Ensuring Target Range Transmission
Implementation Tactics:
The Fed employs monetary policy implementation tools to keep the FFR within the target range.
Policy Implementation Tools
Interest on Reserve Balances (IORB)
Overnight Reverse Repurchase Agreement (ON RRP) Facility
Discount Window
Open Market Operations
Administered Rates:
IORB rate
ON RRP rate
Discount Rate
Tool #1: Interest on Reserve Balances (IORB)
Primary Tool:
Banks earn interest from the Fed on their declining reserve balances.
This interest rate helps steer the FFR into the FOMC’s target range.
Concepts of IORB:
Reservation Rate:
Defined as the lowest interest rate a bank would accept for lending out its funds.
Arbitrage:
It refers to the simultaneous purchase and sale of assets (or funds) to profit from price differences.
Bank Options with Excess Funds:
Banks can:
Deposit excess funds at the Fed to earn the IORB rate.
Lend these funds in the federal funds market for the FFR.
Invest in Treasury Bills for a specific TB rate.
Interaction between IORB and Market Rates:
If the IORB rate exceeds market rates, banks choose IORB due to its risk-free nature.
Example and Market Dynamics
Illustrative Example of Arbitrage in Federal Funds Market:
2.0% FFR vs. 2.5% IORB:
Banks will profit by borrowing funds at 2.0% and depositing them at 2.5%, yielding a profit of 50 basis points until the market equilibrates.

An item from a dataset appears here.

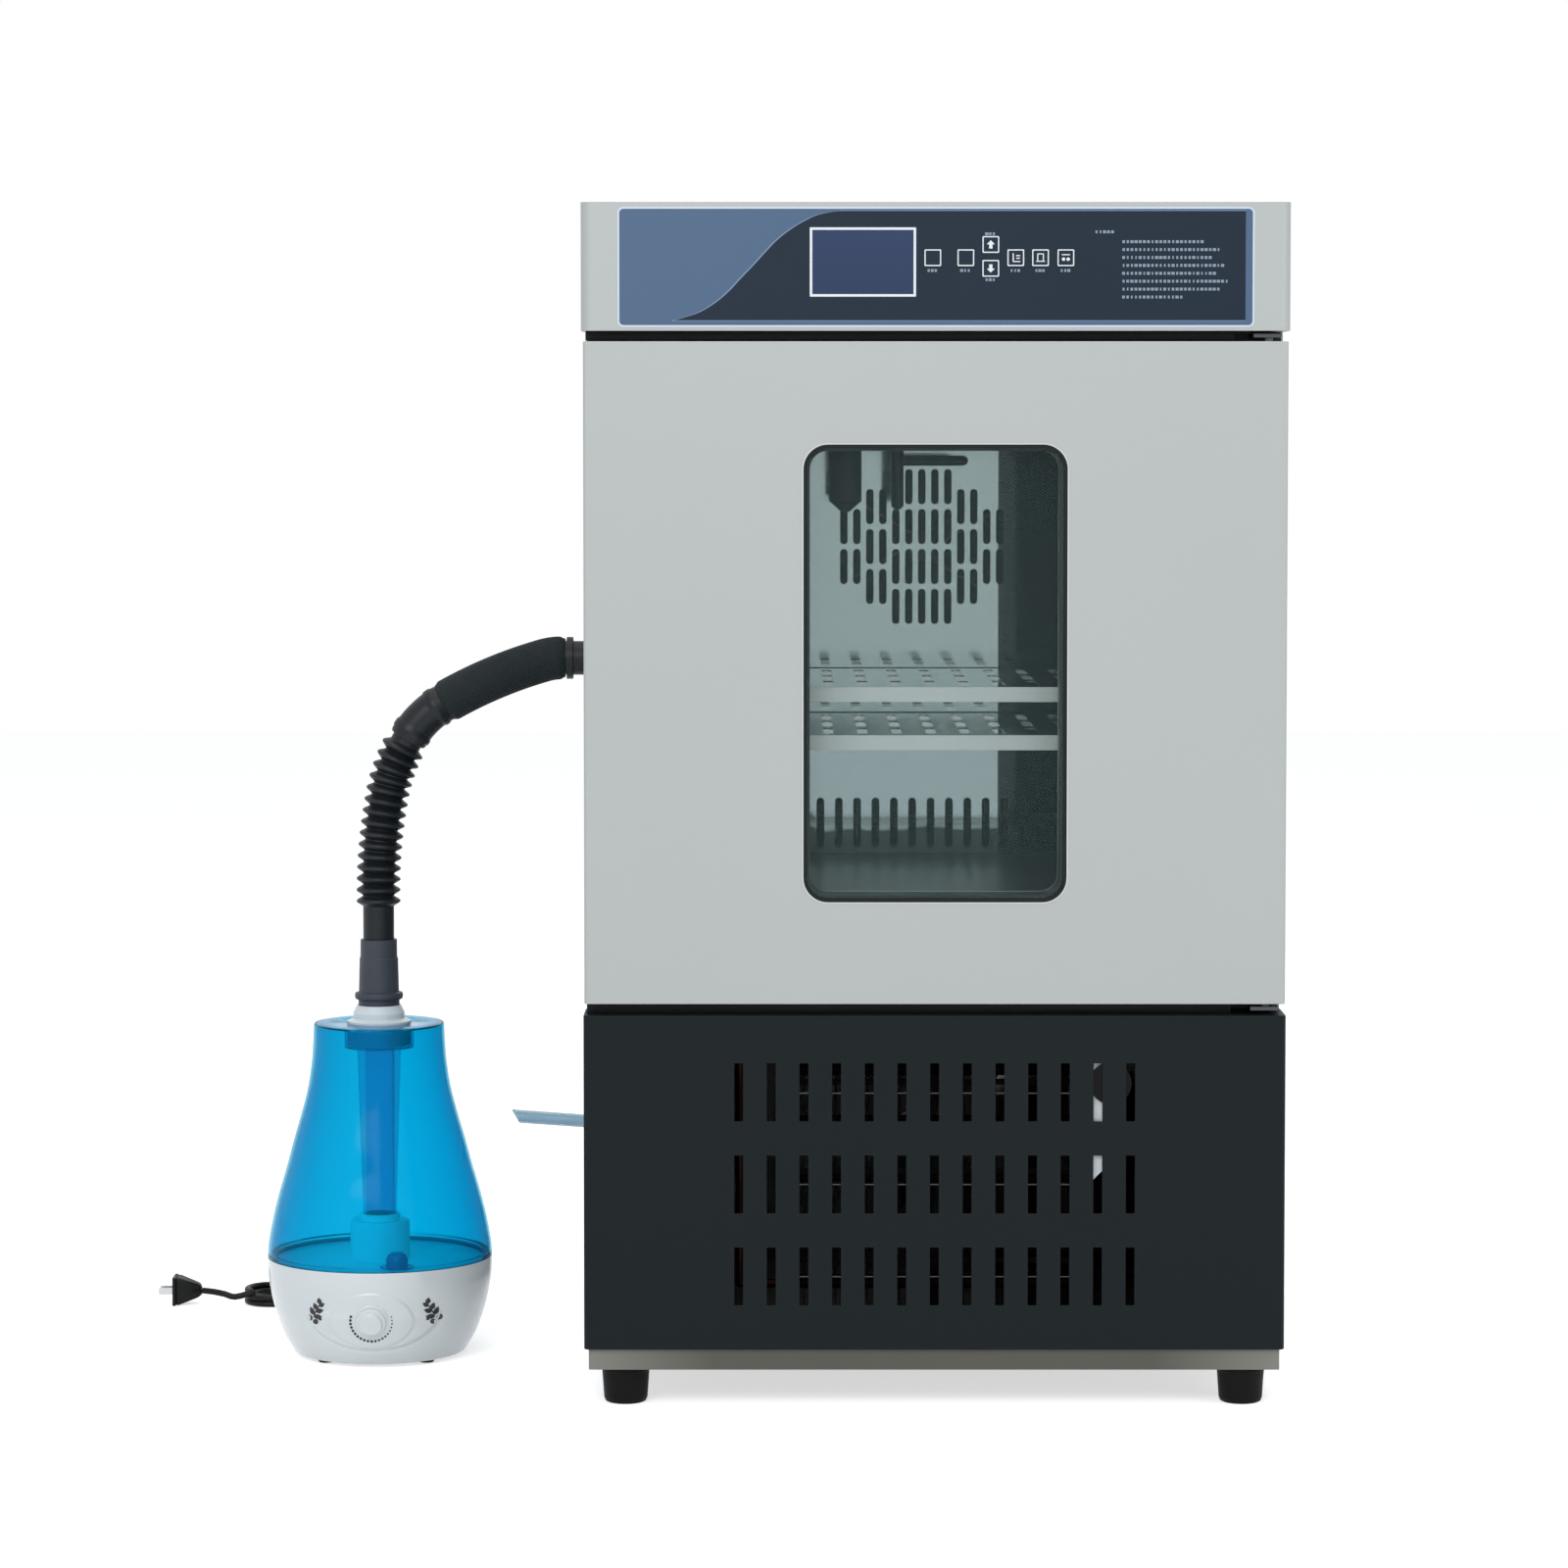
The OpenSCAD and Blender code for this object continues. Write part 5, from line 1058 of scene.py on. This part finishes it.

When IORB is higher than market rates,
Analysis of interactions in banking decisions can lead to zero profits due to competitive behaviors in the federal funds market.
The Influence of FOMC on IORB
The Fed adjusts the IORB based on the FOMC's target for the FFR to move the actual federal funds rate into the target range:
Increase in FFR Target Range:
The Fed raises the IORB, leading to a rise in the FFR.
Decrease in FFR Target Range:
The Fed lowers the IORB, prompting a decrease in FFR.
Tool #2: Overnight Reverse Repurchase Agreement (ON RRP) Facility
Function:
Acts as a supplemental tool by providing a rate that acts as a reservation rate for a vast array of financial institutions.
Sets a floor on the federal funds rate.
Tool #3: Discount Window
Definition:
A Federal Reserve service allowing banks to borrow funds at the discount rate (set above the FOMC target range).
Functions as a ceiling for the federal funds rate.
Tool #4: Open Market Operations
Definition:
Buying and selling government securities periodically to maintain sufficient reserves in the banking system.
Mechanics:
The Fed can influence the FFR by adjusting the supply of reserves through these operations.
Adjustments in FFR
The Fed lowers the FFR by decreasing administered rates (IORB and ON RRP).
The Fed raises the FFR by increasing these rates.
Economic Scenarios and Fed Responses
Weakening Economy:
Employment falls below maximum employment with steady inflation around 2%:
FOMC decreases FFR target range.
Lower borrowing costs lead to increased spending and investment, boosting production and employment.
Rising Inflation:
Inflation surpasses 2% with low unemployment:
FOMC increases FFR target range.
Higher borrowing costs discourage spending and lessen inflationary pressures.
Tool Summaries
IORB:
Interest paid on bank reserves at the Fed; primary tool influencing FFR.
ON RRP:
Allows institutions to deposit funds at the Fed, establishing an interest floor.
Discount Window:
Federal Reserve lending to banks that sets a ceiling on FFR.
Open Market Operations:
Vital for ensuring adequate reserves in the banking system.
Review Questions
What are the Fed’s dual mandate goals?
What does it mean to conduct monetary policy?
What does it mean to implement monetary policy?
What is the Fed’s primary tool for implementing monetary policy?
How does the interest on reserve balances rate serve as a reservation rate?
Provide an example of arbitrage between the federal funds market and interest on reserve balances.
How does arbitrage maintain the FFR relative to IORB?
What is the discount rate and how does it act as a ceiling for the FFR?
How does the Fed use open market operations to ensure reserves remain ample?
What would the FOMC do if the economy is in a recession and not meeting its maximum employment and price stability dual mandate?